### Direction:
For this exercise, write out exactly, and only, the lines running from the line that contains "Model this object" through the line that contains "CAP_HEIGHT = 59.0".
-- START Information provided --
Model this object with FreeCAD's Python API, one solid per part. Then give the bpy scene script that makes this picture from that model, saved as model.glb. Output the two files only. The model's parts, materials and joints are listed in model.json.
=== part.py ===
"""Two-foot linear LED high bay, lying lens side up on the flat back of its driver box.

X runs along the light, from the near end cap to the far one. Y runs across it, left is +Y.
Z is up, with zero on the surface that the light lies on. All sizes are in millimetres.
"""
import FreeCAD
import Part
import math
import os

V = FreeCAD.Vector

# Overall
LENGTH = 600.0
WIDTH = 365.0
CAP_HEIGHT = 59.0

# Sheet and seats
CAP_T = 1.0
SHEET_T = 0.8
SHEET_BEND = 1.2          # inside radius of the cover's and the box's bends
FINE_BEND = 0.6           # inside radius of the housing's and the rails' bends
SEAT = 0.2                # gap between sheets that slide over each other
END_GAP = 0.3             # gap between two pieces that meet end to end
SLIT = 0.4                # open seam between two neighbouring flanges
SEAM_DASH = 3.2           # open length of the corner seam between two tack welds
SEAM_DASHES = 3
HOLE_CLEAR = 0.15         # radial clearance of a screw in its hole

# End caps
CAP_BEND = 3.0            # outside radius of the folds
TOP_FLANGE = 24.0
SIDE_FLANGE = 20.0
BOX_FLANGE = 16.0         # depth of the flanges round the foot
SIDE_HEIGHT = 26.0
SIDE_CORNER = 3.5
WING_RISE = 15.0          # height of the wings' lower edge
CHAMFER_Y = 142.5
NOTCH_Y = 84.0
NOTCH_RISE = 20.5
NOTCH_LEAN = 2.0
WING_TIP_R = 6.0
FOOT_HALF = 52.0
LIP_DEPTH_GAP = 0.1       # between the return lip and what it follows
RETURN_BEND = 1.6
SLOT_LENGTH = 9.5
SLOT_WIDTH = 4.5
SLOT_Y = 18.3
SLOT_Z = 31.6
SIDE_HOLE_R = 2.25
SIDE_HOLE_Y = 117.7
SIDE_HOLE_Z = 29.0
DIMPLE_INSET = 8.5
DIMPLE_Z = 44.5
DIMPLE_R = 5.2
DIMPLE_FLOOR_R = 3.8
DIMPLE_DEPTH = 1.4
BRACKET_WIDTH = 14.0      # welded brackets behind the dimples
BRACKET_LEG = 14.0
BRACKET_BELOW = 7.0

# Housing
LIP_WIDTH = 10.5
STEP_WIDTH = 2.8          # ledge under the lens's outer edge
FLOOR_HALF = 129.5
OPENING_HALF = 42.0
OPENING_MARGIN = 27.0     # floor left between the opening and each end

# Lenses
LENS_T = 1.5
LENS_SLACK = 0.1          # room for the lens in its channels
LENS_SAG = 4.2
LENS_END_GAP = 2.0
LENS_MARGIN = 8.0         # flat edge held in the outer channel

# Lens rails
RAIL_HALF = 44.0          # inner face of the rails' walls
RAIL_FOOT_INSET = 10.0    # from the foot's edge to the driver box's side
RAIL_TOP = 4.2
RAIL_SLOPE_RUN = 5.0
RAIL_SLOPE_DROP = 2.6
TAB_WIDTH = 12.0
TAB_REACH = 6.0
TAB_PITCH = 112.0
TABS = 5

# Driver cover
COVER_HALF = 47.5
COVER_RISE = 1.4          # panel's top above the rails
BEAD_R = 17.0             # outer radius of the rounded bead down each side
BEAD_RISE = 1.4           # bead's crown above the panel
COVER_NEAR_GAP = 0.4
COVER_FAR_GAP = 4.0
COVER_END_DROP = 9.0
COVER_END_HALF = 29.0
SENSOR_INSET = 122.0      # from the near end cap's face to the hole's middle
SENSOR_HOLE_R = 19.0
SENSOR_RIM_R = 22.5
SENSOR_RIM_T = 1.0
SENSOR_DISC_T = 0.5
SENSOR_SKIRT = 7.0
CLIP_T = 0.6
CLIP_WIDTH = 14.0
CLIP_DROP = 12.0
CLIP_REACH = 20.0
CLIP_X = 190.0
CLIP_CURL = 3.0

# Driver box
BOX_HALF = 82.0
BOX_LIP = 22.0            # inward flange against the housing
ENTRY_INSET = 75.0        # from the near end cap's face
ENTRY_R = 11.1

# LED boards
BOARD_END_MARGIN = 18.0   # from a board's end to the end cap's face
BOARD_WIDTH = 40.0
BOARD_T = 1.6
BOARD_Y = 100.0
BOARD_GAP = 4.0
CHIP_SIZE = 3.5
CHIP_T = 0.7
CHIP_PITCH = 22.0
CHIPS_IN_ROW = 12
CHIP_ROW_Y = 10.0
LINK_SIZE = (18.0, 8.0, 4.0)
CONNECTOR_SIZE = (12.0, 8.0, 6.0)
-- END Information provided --
-- START Information provided --
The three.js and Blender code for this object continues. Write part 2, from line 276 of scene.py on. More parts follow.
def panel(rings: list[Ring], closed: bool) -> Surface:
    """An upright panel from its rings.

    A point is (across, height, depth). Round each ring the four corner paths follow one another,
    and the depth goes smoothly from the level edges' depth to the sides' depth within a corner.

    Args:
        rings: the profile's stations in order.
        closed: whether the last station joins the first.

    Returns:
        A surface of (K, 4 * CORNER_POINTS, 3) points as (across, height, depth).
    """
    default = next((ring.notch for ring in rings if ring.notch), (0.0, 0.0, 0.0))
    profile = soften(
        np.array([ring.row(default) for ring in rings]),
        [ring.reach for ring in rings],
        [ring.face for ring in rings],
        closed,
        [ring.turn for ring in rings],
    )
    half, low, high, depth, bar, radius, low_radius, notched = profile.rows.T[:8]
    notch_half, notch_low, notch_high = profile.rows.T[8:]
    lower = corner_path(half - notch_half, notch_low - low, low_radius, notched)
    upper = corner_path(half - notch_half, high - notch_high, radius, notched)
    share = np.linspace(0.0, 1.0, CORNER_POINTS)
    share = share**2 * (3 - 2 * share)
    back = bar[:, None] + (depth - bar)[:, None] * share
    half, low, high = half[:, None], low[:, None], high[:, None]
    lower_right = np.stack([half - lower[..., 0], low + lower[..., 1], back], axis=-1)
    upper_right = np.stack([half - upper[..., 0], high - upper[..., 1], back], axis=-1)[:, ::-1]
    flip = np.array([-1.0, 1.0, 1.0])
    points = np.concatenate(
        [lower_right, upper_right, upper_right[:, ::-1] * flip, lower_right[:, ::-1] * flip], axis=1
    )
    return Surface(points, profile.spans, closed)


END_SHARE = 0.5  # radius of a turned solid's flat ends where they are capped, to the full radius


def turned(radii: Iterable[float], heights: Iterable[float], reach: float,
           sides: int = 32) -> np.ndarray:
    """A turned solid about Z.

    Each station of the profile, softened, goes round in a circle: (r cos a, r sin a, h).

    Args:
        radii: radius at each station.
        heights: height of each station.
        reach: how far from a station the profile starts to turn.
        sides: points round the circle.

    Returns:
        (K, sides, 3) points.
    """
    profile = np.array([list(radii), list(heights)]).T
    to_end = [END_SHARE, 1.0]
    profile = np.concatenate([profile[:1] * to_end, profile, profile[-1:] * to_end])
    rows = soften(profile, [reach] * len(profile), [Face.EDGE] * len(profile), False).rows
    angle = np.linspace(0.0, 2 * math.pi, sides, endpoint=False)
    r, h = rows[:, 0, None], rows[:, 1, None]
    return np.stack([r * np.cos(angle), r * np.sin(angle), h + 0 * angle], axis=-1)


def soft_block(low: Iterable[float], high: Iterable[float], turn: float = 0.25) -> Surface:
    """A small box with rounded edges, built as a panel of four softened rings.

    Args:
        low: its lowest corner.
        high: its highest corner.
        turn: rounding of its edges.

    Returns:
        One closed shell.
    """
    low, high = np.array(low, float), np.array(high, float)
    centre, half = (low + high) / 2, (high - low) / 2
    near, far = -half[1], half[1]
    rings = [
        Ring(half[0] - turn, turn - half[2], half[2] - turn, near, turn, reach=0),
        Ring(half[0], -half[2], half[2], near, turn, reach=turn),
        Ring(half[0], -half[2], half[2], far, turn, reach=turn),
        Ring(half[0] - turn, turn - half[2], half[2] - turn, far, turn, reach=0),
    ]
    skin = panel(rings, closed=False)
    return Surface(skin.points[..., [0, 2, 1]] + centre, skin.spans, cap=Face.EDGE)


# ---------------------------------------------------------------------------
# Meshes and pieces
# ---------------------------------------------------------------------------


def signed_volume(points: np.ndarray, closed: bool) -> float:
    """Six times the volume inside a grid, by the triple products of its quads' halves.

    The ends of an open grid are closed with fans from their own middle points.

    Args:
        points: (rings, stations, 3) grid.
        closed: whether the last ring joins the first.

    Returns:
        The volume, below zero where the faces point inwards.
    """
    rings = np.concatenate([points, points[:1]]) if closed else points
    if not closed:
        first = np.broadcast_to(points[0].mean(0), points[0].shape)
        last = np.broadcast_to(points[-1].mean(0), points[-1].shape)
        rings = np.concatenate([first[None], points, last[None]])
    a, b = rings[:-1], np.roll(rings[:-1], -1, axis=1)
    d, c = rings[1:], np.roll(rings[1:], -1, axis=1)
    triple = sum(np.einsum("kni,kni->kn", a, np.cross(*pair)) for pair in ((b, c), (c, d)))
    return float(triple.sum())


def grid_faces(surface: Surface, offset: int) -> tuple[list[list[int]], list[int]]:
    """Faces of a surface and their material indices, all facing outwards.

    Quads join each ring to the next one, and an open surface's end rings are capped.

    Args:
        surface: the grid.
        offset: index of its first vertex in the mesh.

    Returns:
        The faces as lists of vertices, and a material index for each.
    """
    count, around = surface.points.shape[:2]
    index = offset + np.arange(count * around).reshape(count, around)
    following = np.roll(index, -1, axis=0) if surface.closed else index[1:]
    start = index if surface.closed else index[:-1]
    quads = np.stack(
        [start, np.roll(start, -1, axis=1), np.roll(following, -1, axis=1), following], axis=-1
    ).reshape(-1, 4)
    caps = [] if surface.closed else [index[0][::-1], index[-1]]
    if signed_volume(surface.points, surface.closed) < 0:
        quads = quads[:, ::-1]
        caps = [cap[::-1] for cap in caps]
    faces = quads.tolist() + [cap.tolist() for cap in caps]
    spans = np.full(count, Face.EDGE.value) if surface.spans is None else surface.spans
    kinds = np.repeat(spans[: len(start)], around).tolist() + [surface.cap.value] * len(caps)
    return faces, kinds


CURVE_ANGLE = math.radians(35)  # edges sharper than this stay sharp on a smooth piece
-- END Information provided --
### Finished answer:
Model this object with FreeCAD's Python API, one solid per part. Then give the bpy scene script that makes this picture from that model, saved as model.glb. Output the two files only. The model's parts, materials and joints are listed in model.json.
=== part.py ===
"""Two-foot linear LED high bay, lying lens side up on the flat back of its driver box.

X runs along the light, from the near end cap to the far one. Y runs across it, left is +Y.
Z is up, with zero on the surface that the light lies on. All sizes are in millimetres.
"""
import FreeCAD
import Part
import math
import os

V = FreeCAD.Vector

# Overall
LENGTH = 600.0
WIDTH = 365.0
CAP_HEIGHT = 59.0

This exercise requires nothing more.